35 Squadron Dakota VH-CIZ
The Argus (Melbourne, Vic. : 1848 – 1957) Fri 28 Dec 1945
26 AIRMEN AWAIT RESCUE
RAAF Dakota Missing In Banda Sea
From ERIC THORNTON, MOROTAI
Somewhere on one of the scores of islands and atolls in the Banda Sea 26 survivors of the RAAF Dakota transport plane which disappeared in a typhoon more than a week ago are awaiting rescue. Their radio has not been heard since their cryptic message was picked up at Darwin a week ago, and they may be without food. The plane was carrying 21 Army Medical evacuees, a medical orderly, and a crew of four, all of whom were attached to 35th RAAF Squadron at Townsville. They are:
Pilot-Officer Robinson, pilot; Flight Lieut Hazel, second pilot; Warrant Officer Connel, wireless operator; and Flight-Sgt Bodney, navigation officer,
Among the, medical evacuees, all of whom are suffering from skin com plaints, was LAC L. H. Wilson, of
the RAAF at Labuan, and one naval rating. Evacuees were under the charge of Sgt W. Mullen, of Cess-
nock, NSW, a RAAF medical orderly from Morotai. After seven days, organised search has now been abandoned, but planes passing through the general area have been instructed to keep watch for any signs of survivors in the islands within a 400-mile radius of the Damar group, where it was thought the signal came from. Small craft will probably make a closer inspection, but the survivors’ chief hope is to fall among natives, who can feed them and get a message back to an Australian base.

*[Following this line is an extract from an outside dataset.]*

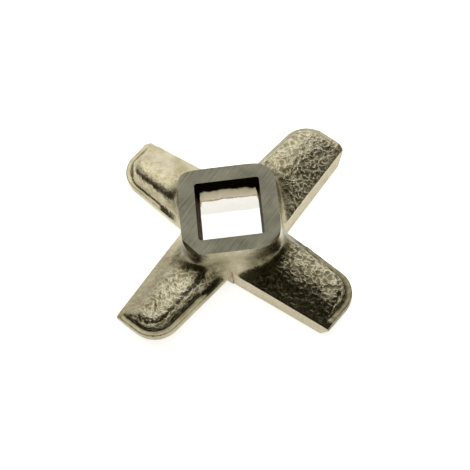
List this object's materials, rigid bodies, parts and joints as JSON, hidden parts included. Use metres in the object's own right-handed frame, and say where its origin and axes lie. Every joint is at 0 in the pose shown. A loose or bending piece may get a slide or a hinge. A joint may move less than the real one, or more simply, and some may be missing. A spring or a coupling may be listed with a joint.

The plane left Ambon at 2.45am on December 19 on the second hop of a flight from Morotai to the mainland, and is believed to have run into a series of terrific electrical storms, culminating in a typhoon. Its radio tried to contact Darwin at 3.45am, but went off the air before passing the message.
Nothing further was heard until a Darwin Navy signals broadcast was interrupted at 8.40am by the message: “Alive! I am all alive.” Darwin RAAF radio listened in on this frequency, and at 12.45 next day picked up a cryptic signal with the plane’s call sign, CIZ, followed by a continuous note for some seconds, and then silence, which has not since been broken. The bearing on this signal was used as the basis for organising the air search among a small group of islands, but later the search was extended to an area 400 miles square, taking in the large islands near Darwin, part of Timor, and the islands east and north, and a large island west of Ambon, where it was thought the plane may have crashed after turning back to find Ambon.